The hikes are the second phase of a two-part increase approved in 2008 under Gov. Jon S. Corzine. The first increase, at the end of 2008, amounted to about 40 percent on both the parkway and the turnpike.

The New Jersey Turnpike Authority sought the increases to fund $7 billion in improvements over the next 10 years. Critics have assailed the authority and Gov. Christie for not finding a way to replenish New Jersey's Transportation Trust Fund, the source of funding for transportation projects, without toll increases.

"Their mismanagement is a burden on Ocean County, and the increase that will take place is unfair and unreasonable and a hardship on the Jersey Shore," said Ocean County Freeholder Director Joseph Vicari, who last week reminded residents about the toll increases. "It's another tax on hardworking, middle-class people."
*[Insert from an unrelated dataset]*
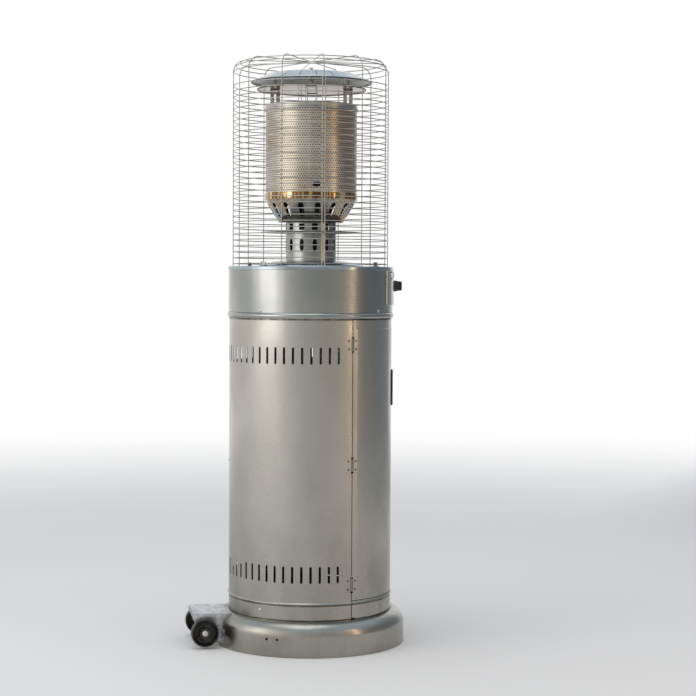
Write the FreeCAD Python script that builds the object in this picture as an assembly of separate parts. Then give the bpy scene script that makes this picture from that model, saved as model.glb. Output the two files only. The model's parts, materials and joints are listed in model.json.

In an interview Thursday on WOR-AM radio, Christie said that he was upset about the toll increase, but that there was nothing he could do to stop it because his predecessor committed to it as part of a deal to borrow money.

"This is, I hope, one of the last vestiges of the Jon Corzine years," Christie said.

The increases go into effect at 6:30 a.m. Sunday and raise the price of driving the length of the turnpike from $9.05 to $13.85 for cash-paying customers. E-ZPass customers who now pay $6.80 will pay $10.40. Two-axle trucks will pay $28.45, up from $18.60.

The average passenger vehicle trip on the turnpike is between 20 and 25 miles, turnpike spokesman Tom Feeney said. That trip will cost about $3.30 beginning Sunday, compared with $2.20 now.

It's enough to drive Christine McGough off the road - literally.

"That's why I'm going to start taking the train," said McGough, who drives more than 50 miles each way from her home in the Bradley Beach area of Monmouth County to her job at a law firm in Newark.

She estimated that counting gas, tolls and parking, her commute costs her $440 per month. The toll increases, though adding only a few dollars per day, would push the monthly cost to about $490.

So, McGough instead will buy a monthly round-trip rail pass on NJ Transit for $308.

"I had never really calculated it, but when I started adding it up, I just went, 'Holy cow!"' she said. "That's almost an extra $200 in my pocket. And better to have it in my pocket than somebody else's."

Feeney said turnpike officials anticipate that other drivers will follow McGough's example or drive on local roads, but a mass defection isn't expected.

"That is an inevitability," he said. "Whenever tolls go up, there is diversion, and that's built into the revenue projections. But the history has been that the diversion has generally been short-term."